> [Prompt]
Your job is to restate each entry word for word.

Entries with model source code:
------------------------------------------------
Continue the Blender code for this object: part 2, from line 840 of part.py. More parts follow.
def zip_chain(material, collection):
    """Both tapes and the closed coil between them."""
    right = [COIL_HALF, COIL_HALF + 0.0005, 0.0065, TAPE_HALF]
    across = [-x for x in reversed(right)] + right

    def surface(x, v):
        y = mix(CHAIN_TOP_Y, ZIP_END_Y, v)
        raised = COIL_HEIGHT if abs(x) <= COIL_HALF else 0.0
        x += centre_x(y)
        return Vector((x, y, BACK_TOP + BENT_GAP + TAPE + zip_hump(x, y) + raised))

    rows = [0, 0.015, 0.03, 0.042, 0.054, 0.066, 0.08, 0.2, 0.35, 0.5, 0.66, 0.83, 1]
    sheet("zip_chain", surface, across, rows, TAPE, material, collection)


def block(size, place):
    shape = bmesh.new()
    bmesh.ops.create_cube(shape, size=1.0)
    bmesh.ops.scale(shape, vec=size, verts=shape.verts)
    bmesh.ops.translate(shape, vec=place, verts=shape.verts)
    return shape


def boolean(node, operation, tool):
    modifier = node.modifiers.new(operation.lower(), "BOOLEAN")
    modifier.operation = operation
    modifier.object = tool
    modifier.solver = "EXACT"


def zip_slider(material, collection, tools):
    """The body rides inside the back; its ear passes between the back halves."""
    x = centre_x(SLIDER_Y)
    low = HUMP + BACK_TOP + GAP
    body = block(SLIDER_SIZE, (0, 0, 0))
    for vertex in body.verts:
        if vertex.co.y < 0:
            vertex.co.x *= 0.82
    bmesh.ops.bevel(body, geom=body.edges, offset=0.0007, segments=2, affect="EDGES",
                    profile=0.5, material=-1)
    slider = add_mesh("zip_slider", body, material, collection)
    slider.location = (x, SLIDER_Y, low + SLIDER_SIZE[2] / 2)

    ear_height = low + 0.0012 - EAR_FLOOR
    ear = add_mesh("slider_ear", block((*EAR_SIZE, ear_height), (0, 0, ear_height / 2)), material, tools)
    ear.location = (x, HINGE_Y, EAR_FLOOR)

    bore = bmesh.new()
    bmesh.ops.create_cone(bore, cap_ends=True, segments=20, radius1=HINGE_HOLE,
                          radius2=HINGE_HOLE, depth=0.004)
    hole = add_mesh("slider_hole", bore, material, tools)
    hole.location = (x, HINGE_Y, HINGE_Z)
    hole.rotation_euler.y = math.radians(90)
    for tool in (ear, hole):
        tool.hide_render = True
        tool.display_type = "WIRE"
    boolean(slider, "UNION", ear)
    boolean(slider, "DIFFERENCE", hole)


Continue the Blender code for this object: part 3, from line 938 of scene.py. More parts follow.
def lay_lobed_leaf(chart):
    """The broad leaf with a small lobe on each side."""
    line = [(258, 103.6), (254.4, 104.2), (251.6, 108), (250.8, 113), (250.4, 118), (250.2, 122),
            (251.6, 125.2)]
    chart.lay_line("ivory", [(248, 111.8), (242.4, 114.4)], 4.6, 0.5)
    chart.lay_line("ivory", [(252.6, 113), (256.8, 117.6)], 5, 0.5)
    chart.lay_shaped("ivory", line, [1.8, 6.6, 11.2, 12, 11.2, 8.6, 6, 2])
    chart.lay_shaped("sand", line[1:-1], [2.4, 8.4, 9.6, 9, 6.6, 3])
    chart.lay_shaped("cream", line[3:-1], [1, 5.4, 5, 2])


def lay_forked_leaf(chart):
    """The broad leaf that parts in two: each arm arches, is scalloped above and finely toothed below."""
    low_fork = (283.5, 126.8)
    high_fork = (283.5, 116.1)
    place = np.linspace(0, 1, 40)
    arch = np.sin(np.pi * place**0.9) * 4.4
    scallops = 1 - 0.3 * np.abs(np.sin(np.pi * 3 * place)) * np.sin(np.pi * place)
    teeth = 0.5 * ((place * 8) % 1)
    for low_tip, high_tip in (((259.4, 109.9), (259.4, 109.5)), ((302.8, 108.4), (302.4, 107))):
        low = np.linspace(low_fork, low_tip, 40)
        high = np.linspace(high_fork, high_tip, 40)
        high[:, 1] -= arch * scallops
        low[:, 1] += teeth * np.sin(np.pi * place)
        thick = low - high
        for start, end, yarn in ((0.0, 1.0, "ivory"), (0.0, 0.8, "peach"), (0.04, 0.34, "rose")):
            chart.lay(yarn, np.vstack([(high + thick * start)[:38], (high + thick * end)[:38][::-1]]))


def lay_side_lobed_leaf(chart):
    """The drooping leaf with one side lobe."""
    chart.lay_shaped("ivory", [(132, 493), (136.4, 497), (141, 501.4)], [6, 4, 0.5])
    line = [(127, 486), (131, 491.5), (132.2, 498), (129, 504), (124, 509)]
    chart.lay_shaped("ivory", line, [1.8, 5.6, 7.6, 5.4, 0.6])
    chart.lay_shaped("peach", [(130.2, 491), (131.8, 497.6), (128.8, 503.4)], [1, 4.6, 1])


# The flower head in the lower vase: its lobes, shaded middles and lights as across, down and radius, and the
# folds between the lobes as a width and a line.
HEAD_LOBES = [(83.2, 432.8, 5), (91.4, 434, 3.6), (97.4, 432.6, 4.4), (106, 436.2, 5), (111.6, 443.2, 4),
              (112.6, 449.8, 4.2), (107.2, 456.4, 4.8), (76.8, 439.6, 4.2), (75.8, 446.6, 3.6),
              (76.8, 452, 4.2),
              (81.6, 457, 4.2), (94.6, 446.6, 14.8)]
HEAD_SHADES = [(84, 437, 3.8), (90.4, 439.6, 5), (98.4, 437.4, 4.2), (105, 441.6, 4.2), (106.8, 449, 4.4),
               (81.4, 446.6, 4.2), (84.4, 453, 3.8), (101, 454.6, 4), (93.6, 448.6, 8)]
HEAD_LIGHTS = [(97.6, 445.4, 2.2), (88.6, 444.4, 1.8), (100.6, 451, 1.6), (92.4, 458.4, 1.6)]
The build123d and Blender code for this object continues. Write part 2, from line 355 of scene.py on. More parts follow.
------------------------------------------------
> [Exercise output]
Continue the Blender code for this object: part 2, from line 840 of part.py. More parts follow.
def zip_chain(material, collection):
    """Both tapes and the closed coil between them."""
    right = [COIL_HALF, COIL_HALF + 0.0005, 0.0065, TAPE_HALF]
    across = [-x for x in reversed(right)] + right

    def surface(x, v):
        y = mix(CHAIN_TOP_Y, ZIP_END_Y, v)
        raised = COIL_HEIGHT if abs(x) <= COIL_HALF else 0.0
        x += centre_x(y)
        return Vector((x, y, BACK_TOP + BENT_GAP + TAPE + zip_hump(x, y) + raised))

    rows = [0, 0.015, 0.03, 0.042, 0.054, 0.066, 0.08, 0.2, 0.35, 0.5, 0.66, 0.83, 1]
    sheet("zip_chain", surface, across, rows, TAPE, material, collection)


def block(size, place):
    shape = bmesh.new()
    bmesh.ops.create_cube(shape, size=1.0)
    bmesh.ops.scale(shape, vec=size, verts=shape.verts)
    bmesh.ops.translate(shape, vec=place, verts=shape.verts)
    return shape


def boolean(node, operation, tool):
    modifier = node.modifiers.new(operation.lower(), "BOOLEAN")
    modifier.operation = operation
    modifier.object = tool
    modifier.solver = "EXACT"


def zip_slider(material, collection, tools):
    """The body rides inside the back; its ear passes between the back halves."""
    x = centre_x(SLIDER_Y)
    low = HUMP + BACK_TOP + GAP
    body = block(SLIDER_SIZE, (0, 0, 0))
    for vertex in body.verts:
        if vertex.co.y < 0:
            vertex.co.x *= 0.82
    bmesh.ops.bevel(body, geom=body.edges, offset=0.0007, segments=2, affect="EDGES",
                    profile=0.5, material=-1)
    slider = add_mesh("zip_slider", body, material, collection)
    slider.location = (x, SLIDER_Y, low + SLIDER_SIZE[2] / 2)

    ear_height = low + 0.0012 - EAR_FLOOR
    ear = add_mesh("slider_ear", block((*EAR_SIZE, ear_height), (0, 0, ear_height / 2)), material, tools)
    ear.location = (x, HINGE_Y, EAR_FLOOR)

    bore = bmesh.new()
    bmesh.ops.create_cone(bore, cap_ends=True, segments=20, radius1=HINGE_HOLE,
                          radius2=HINGE_HOLE, depth=0.004)
    hole = add_mesh("slider_hole", bore, material, tools)
    hole.location = (x, HINGE_Y, HINGE_Z)
    hole.rotation_euler.y = math.radians(90)
    for tool in (ear, hole):
        tool.hide_render = True
        tool.display_type = "WIRE"
    boolean(slider, "UNION", ear)
    boolean(slider, "DIFFERENCE", hole)


Continue the Blender code for this object: part 3, from line 938 of scene.py. More parts follow.
def lay_lobed_leaf(chart):
    """The broad leaf with a small lobe on each side."""
    line = [(258, 103.6), (254.4, 104.2), (251.6, 108), (250.8, 113), (250.4, 118), (250.2, 122),
            (251.6, 125.2)]
    chart.lay_line("ivory", [(248, 111.8), (242.4, 114.4)], 4.6, 0.5)
    chart.lay_line("ivory", [(252.6, 113), (256.8, 117.6)], 5, 0.5)
    chart.lay_shaped("ivory", line, [1.8, 6.6, 11.2, 12, 11.2, 8.6, 6, 2])
    chart.lay_shaped("sand", line[1:-1], [2.4, 8.4, 9.6, 9, 6.6, 3])
    chart.lay_shaped("cream", line[3:-1], [1, 5.4, 5, 2])


def lay_forked_leaf(chart):
    """The broad leaf that parts in two: each arm arches, is scalloped above and finely toothed below."""
    low_fork = (283.5, 126.8)
    high_fork = (283.5, 116.1)
    place = np.linspace(0, 1, 40)
    arch = np.sin(np.pi * place**0.9) * 4.4
    scallops = 1 - 0.3 * np.abs(np.sin(np.pi * 3 * place)) * np.sin(np.pi * place)
    teeth = 0.5 * ((place * 8) % 1)
    for low_tip, high_tip in (((259.4, 109.9), (259.4, 109.5)), ((302.8, 108.4), (302.4, 107))):
        low = np.linspace(low_fork, low_tip, 40)
        high = np.linspace(high_fork, high_tip, 40)
        high[:, 1] -= arch * scallops
        low[:, 1] += teeth * np.sin(np.pi * place)
        thick = low - high
        for start, end, yarn in ((0.0, 1.0, "ivory"), (0.0, 0.8, "peach"), (0.04, 0.34, "rose")):
            chart.lay(yarn, np.vstack([(high + thick * start)[:38], (high + thick * end)[:38][::-1]]))


def lay_side_lobed_leaf(chart):
    """The drooping leaf with one side lobe."""
    chart.lay_shaped("ivory", [(132, 493), (136.4, 497), (141, 501.4)], [6, 4, 0.5])
    line = [(127, 486), (131, 491.5), (132.2, 498), (129, 504), (124, 509)]
    chart.lay_shaped("ivory", line, [1.8, 5.6, 7.6, 5.4, 0.6])
    chart.lay_shaped("peach", [(130.2, 491), (131.8, 497.6), (128.8, 503.4)], [1, 4.6, 1])


# The flower head in the lower vase: its lobes, shaded middles and lights as across, down and radius, and the
# folds between the lobes as a width and a line.
HEAD_LOBES = [(83.2, 432.8, 5), (91.4, 434, 3.6), (97.4, 432.6, 4.4), (106, 436.2, 5), (111.6, 443.2, 4),
              (112.6, 449.8, 4.2), (107.2, 456.4, 4.8), (76.8, 439.6, 4.2), (75.8, 446.6, 3.6),
              (76.8, 452, 4.2),
              (81.6, 457, 4.2), (94.6, 446.6, 14.8)]
HEAD_SHADES = [(84, 437, 3.8), (90.4, 439.6, 5), (98.4, 437.4, 4.2), (105, 441.6, 4.2), (106.8, 449, 4.4),
               (81.4, 446.6, 4.2), (84.4, 453, 3.8), (101, 454.6, 4), (93.6, 448.6, 8)]
HEAD_LIGHTS = [(97.6, 445.4, 2.2), (88.6, 444.4, 1.8), (100.6, 451, 1.6), (92.4, 458.4, 1.6)]
The build123d and Blender code for this object continues. Write part 2, from line 355 of scene.py on. More parts follow.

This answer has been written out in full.